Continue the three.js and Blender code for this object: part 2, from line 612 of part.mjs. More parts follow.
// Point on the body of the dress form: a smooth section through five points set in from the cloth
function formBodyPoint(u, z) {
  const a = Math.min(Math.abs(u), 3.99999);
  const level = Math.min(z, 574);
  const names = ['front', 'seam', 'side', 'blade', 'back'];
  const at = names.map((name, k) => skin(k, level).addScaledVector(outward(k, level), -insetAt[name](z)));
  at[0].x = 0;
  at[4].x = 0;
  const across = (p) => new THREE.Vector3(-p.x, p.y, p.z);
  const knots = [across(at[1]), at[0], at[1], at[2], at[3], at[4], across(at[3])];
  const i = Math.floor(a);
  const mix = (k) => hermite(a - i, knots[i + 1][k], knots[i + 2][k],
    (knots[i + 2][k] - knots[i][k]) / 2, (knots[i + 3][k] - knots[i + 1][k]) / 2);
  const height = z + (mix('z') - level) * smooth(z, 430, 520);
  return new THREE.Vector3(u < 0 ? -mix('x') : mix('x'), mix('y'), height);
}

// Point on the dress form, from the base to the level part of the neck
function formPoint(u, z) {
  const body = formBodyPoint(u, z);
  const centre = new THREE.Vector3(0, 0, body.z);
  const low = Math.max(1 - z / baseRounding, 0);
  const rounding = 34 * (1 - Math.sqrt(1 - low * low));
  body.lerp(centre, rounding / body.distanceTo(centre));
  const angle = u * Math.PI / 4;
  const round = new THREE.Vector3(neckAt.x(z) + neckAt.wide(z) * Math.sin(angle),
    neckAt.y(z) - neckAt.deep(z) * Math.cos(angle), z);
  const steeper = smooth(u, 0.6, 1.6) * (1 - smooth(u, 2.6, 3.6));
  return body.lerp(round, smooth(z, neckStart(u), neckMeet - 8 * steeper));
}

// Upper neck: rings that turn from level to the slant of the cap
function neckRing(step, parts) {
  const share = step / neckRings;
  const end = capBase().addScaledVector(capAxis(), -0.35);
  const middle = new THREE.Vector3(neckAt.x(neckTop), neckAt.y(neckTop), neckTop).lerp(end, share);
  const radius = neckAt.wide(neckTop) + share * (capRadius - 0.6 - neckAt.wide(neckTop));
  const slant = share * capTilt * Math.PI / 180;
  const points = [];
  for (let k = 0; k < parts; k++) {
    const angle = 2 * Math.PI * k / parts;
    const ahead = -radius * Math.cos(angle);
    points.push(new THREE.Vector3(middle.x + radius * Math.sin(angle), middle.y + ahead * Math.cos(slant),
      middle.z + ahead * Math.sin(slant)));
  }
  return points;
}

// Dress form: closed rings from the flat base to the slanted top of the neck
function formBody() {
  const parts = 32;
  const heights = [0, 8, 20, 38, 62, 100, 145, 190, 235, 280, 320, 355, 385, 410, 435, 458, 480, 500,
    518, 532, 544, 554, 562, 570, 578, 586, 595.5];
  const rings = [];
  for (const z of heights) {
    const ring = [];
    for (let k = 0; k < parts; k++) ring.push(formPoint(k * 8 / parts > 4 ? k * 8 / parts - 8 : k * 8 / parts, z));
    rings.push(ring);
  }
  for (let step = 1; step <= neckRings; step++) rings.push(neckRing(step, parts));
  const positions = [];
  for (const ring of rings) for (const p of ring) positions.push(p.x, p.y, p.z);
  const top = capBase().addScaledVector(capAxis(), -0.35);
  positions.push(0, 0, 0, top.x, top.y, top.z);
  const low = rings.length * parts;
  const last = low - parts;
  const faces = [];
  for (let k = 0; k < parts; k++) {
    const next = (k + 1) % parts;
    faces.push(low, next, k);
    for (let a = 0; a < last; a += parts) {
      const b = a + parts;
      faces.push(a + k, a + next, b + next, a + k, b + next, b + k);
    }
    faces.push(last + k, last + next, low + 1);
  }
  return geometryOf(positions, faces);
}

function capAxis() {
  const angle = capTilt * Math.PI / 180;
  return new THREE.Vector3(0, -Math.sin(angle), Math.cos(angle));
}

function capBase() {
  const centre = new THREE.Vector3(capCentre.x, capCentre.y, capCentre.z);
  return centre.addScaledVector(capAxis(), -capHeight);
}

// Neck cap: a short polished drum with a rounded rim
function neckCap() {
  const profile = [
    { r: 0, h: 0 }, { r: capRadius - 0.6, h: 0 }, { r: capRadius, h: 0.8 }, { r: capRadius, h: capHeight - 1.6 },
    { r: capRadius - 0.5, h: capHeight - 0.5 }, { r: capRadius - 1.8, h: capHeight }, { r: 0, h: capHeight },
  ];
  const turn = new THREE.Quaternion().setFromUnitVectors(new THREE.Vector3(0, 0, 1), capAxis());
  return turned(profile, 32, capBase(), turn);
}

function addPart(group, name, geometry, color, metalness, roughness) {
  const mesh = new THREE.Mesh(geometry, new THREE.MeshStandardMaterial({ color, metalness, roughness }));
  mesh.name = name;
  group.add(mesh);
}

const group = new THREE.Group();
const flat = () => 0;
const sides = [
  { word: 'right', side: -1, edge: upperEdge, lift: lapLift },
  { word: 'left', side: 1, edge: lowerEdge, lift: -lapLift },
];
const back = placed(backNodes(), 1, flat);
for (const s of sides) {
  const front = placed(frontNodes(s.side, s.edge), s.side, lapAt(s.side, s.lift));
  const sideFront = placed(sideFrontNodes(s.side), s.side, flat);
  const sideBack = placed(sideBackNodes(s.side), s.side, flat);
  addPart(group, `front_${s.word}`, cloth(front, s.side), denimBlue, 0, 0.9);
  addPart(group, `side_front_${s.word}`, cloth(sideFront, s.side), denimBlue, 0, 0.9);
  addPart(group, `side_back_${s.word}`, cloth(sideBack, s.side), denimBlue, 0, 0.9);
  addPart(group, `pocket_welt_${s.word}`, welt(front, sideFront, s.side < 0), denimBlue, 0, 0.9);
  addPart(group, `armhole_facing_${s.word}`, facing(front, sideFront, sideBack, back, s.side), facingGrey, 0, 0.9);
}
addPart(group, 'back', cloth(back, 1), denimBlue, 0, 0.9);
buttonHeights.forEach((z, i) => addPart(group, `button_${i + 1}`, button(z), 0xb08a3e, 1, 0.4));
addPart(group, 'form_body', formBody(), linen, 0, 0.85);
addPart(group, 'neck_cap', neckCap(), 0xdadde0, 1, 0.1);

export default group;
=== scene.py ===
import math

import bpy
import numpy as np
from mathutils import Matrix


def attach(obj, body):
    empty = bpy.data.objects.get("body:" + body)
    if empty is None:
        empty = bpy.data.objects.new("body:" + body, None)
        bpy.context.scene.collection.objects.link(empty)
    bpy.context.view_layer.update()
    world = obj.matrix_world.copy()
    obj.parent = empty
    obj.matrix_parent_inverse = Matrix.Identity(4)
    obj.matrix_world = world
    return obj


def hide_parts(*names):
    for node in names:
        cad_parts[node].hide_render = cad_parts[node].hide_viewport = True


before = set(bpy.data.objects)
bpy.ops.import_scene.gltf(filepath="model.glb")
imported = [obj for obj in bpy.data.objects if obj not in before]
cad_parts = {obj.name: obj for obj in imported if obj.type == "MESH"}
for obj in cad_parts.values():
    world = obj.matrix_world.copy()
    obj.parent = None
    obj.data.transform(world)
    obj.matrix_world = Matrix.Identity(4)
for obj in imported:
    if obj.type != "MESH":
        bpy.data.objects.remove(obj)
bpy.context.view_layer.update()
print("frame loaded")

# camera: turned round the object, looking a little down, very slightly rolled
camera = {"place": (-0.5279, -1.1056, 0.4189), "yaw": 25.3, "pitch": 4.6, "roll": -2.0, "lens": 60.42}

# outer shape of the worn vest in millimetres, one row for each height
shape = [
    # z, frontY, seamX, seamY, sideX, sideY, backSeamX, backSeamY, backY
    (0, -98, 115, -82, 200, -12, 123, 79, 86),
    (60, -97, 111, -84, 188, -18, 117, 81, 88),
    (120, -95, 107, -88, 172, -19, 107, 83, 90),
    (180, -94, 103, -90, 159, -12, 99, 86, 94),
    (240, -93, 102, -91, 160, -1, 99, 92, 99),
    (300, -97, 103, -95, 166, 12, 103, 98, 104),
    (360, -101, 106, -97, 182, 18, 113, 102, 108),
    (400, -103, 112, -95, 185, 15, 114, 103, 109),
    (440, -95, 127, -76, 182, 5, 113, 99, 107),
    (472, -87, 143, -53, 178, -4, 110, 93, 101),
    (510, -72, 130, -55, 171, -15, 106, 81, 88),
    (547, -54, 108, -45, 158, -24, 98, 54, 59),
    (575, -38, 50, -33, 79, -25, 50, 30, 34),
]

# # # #

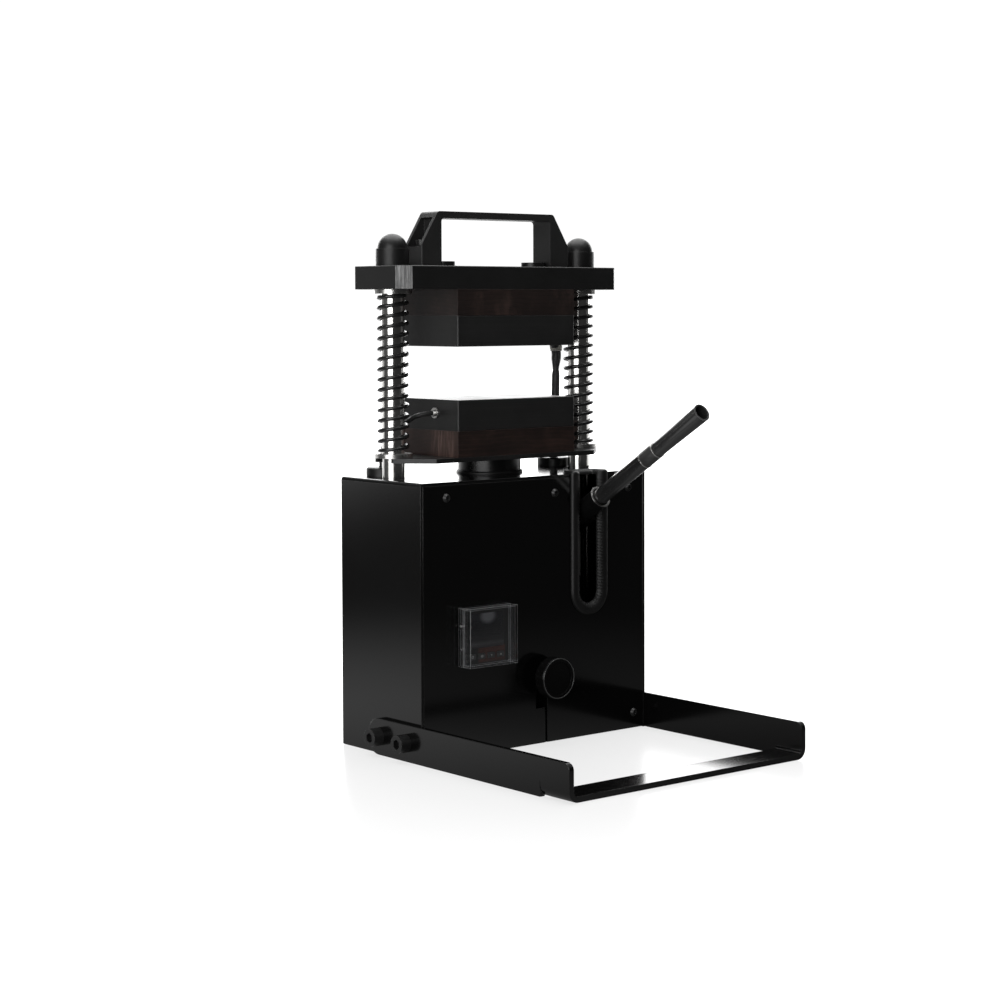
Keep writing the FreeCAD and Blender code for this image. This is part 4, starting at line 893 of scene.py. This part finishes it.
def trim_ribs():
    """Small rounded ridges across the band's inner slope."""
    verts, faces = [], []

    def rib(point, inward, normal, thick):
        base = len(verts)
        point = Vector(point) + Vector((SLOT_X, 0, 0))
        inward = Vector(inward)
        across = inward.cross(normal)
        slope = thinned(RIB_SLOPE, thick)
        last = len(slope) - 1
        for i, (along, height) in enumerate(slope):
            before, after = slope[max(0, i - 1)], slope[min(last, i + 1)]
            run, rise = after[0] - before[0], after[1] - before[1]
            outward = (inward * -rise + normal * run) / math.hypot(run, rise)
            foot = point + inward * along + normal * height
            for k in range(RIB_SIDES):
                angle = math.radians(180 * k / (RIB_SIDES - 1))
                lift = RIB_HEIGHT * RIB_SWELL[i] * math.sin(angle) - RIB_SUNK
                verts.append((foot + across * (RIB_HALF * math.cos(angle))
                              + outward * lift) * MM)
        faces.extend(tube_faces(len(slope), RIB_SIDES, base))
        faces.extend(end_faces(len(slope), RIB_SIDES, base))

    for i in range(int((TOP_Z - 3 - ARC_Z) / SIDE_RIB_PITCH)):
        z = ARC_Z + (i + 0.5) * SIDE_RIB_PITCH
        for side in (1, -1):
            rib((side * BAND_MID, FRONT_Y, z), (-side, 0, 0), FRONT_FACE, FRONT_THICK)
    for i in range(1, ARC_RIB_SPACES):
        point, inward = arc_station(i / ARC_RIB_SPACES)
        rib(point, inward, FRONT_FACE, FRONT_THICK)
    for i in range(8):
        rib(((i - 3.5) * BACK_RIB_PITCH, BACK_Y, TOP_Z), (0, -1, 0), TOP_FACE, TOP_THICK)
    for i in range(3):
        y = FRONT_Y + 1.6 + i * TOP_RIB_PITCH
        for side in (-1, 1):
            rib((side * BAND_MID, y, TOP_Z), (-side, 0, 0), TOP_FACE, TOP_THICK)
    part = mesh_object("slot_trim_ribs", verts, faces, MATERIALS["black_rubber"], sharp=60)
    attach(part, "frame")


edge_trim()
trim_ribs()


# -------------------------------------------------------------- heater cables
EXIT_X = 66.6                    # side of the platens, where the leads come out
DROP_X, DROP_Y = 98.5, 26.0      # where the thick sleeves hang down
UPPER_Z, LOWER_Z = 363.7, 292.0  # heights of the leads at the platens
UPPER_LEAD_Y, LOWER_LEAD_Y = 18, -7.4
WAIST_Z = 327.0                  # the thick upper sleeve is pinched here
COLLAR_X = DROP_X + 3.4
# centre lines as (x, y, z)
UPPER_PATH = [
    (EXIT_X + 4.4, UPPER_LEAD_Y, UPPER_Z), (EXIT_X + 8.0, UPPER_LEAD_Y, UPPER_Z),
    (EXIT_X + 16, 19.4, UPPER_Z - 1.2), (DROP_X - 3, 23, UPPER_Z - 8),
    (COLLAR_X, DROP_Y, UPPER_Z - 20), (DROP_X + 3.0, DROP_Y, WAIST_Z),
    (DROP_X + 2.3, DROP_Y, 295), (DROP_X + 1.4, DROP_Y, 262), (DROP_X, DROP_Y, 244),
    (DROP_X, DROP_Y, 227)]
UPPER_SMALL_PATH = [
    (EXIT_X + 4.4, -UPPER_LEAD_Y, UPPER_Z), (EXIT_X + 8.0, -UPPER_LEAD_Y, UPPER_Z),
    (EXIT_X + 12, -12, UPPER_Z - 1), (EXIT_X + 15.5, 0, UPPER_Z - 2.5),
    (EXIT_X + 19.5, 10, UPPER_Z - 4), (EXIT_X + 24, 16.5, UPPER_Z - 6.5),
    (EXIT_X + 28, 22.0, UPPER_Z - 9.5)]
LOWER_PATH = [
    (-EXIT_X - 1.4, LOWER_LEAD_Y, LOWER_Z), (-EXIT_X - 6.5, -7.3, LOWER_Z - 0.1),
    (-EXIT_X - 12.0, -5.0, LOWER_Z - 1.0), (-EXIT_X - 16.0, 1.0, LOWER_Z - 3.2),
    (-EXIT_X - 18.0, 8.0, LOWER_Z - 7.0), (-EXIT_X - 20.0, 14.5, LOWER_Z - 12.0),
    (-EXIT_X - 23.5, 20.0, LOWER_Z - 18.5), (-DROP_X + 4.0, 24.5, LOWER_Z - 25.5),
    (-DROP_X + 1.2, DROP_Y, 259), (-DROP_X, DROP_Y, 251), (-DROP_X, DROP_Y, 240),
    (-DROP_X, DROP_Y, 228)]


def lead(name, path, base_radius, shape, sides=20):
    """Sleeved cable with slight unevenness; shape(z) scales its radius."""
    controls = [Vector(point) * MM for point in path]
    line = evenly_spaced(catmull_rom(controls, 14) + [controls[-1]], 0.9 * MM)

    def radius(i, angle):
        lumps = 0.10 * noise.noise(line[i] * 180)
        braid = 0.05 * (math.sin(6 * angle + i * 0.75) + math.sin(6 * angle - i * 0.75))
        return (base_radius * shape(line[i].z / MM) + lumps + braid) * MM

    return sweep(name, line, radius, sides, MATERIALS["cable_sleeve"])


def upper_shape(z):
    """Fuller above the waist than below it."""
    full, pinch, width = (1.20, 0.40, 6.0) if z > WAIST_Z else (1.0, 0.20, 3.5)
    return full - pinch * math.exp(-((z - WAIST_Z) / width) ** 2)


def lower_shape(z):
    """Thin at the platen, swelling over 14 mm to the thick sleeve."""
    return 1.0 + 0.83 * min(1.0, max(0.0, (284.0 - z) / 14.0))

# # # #

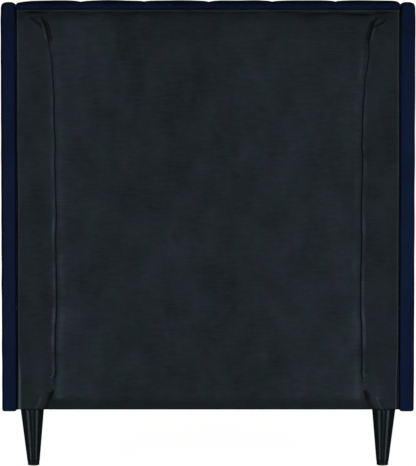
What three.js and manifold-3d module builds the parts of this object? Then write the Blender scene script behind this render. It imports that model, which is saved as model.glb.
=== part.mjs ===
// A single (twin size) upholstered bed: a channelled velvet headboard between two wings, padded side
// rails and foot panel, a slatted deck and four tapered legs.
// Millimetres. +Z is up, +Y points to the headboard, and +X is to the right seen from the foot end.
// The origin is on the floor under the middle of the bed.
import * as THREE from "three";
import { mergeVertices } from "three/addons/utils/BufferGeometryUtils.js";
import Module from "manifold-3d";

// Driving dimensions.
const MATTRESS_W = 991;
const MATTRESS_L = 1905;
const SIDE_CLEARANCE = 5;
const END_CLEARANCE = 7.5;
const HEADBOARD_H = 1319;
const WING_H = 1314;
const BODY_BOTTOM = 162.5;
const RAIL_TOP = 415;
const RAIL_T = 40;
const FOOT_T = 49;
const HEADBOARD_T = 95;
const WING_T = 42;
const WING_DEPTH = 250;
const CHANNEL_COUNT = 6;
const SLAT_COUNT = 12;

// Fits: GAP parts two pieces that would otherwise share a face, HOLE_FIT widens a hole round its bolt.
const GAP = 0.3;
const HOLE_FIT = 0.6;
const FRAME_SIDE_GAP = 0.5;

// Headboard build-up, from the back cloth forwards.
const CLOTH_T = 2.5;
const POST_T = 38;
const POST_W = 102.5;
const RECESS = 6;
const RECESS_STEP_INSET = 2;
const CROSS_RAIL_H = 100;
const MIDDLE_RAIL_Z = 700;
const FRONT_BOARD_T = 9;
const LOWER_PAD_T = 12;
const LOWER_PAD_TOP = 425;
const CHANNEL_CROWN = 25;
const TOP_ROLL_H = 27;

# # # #

### Objective
Extract the lines from the line with "addPart(group, 'form_body', formBody(), linen, 0, 0.85);" to the line with "obj.matrix_world = Matrix.Identity(4)", inclusive, reproducing them exactly and leaving out every other line.

### Task output
addPart(group, 'form_body', formBody(), linen, 0, 0.85);
addPart(group, 'neck_cap', neckCap(), 0xdadde0, 1, 0.1);

export default group;
=== scene.py ===
import math

import bpy
import numpy as np
from mathutils import Matrix


def attach(obj, body):
    empty = bpy.data.objects.get("body:" + body)
    if empty is None:
        empty = bpy.data.objects.new("body:" + body, None)
        bpy.context.scene.collection.objects.link(empty)
    bpy.context.view_layer.update()
    world = obj.matrix_world.copy()
    obj.parent = empty
    obj.matrix_parent_inverse = Matrix.Identity(4)
    obj.matrix_world = world
    return obj


def hide_parts(*names):
    for node in names:
        cad_parts[node].hide_render = cad_parts[node].hide_viewport = True


before = set(bpy.data.objects)
bpy.ops.import_scene.gltf(filepath="model.glb")
imported = [obj for obj in bpy.data.objects if obj not in before]
cad_parts = {obj.name: obj for obj in imported if obj.type == "MESH"}
for obj in cad_parts.values():
    world = obj.matrix_world.copy()
    obj.parent = None
    obj.data.transform(world)
    obj.matrix_world = Matrix.Identity(4)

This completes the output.